The S1 can continuously shoot at up to 9 frames per second in AF-S mode and record with a buffer of 90 photos (or more) in RAW, and 70 photos (or more) in RAW+JPEG. In JPEG only, Panasonic rates the buffer to handle 999 photos or more. In AF-C mode, the S1's frames-per-second rate drops to 6 per second.
If you don't mind a drop in image resolution, the S1 offers both 6K PHOTO and 4K PHOTO burst shooting with at 18MP and 8MP image sizes, respectively. 6K PHOTO captures images at 30fps, while 4K PHOTO mode is offered in both 30fps and 60fps. 6K PHOTO mode can continuous capture up to 10 minutes, while 4K PHOTO mode goes up to 15 minutes.

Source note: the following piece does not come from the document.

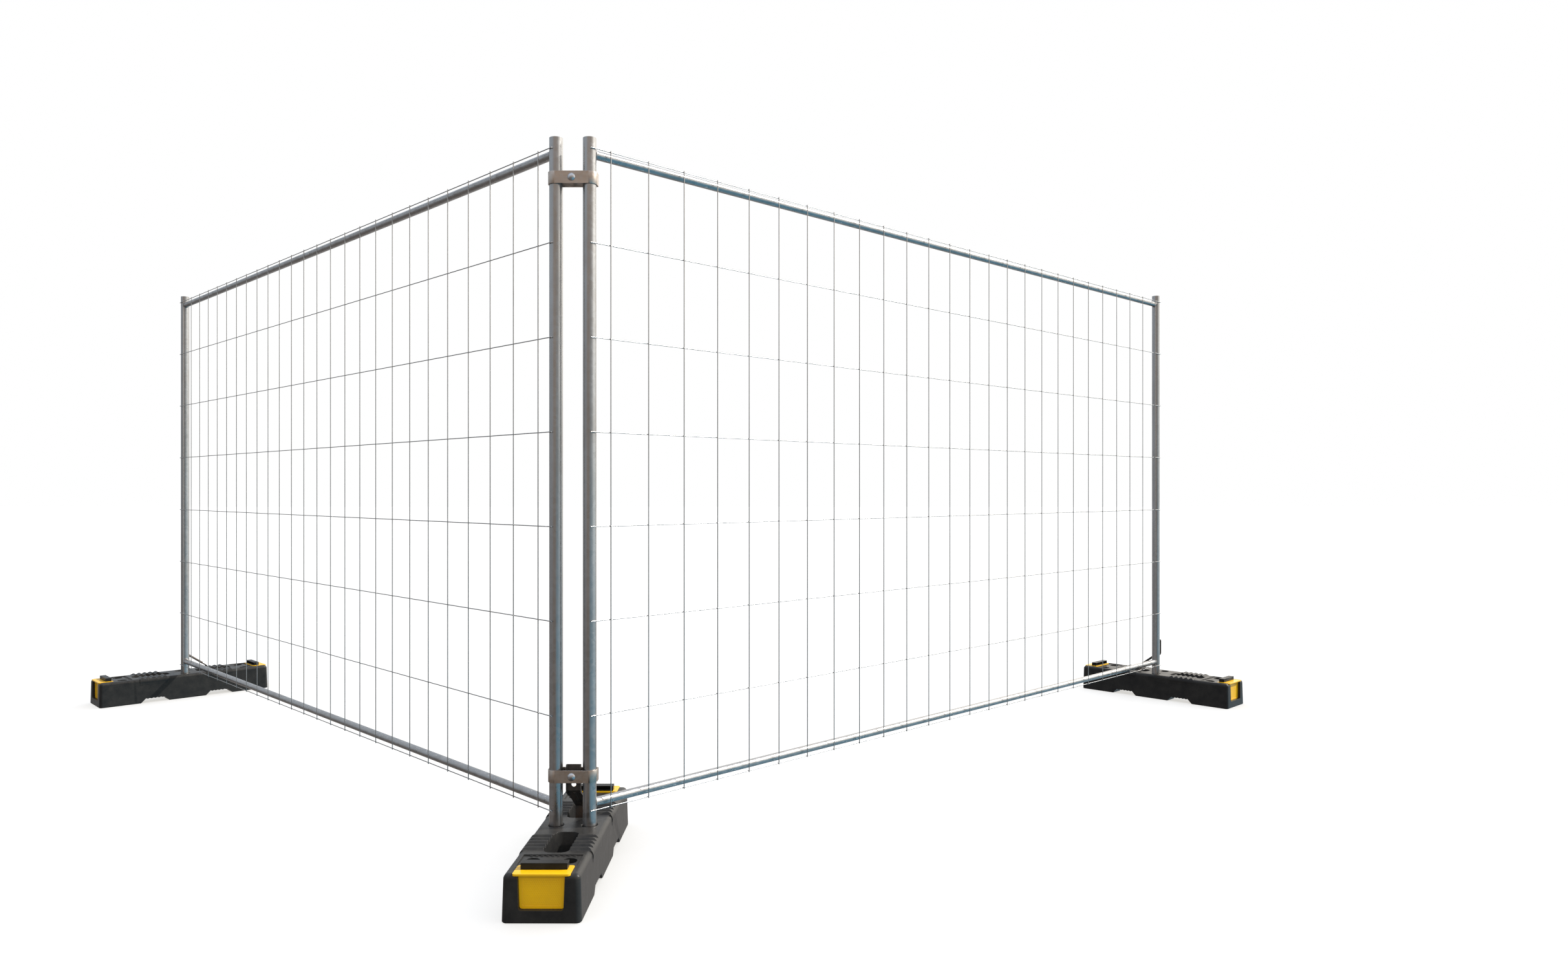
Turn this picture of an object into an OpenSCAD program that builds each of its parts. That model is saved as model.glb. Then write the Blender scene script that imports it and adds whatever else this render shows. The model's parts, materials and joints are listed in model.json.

The Panasonic S1 is in many ways a more video-oriented camera than its brother, the S1R. Though the S1R can also capture full-frame 4Kp60 video just like the S1, it cannot do so in great enough bit-depth to where Panasonic was confident in giving the camera the ability to use V-Log. The Panasonic S1 will also be able to capture HDR video, which the S1R cannot. Unlike the GH5 and GH5s, the S1 and S1R come in NTSC and PAL region versions.
Without additional video upgrades, which can be purchased as an add-on, the S1 captures 4K video in MP4 in 60p/50p/30p/25p/24p in 4:2:0 8-bit. In the higher frame rates (60/50p), the S1 can record 4K video for 29 minutes and 59 seconds. In lower frame rates (30/25/24p), the recording time is unlimited.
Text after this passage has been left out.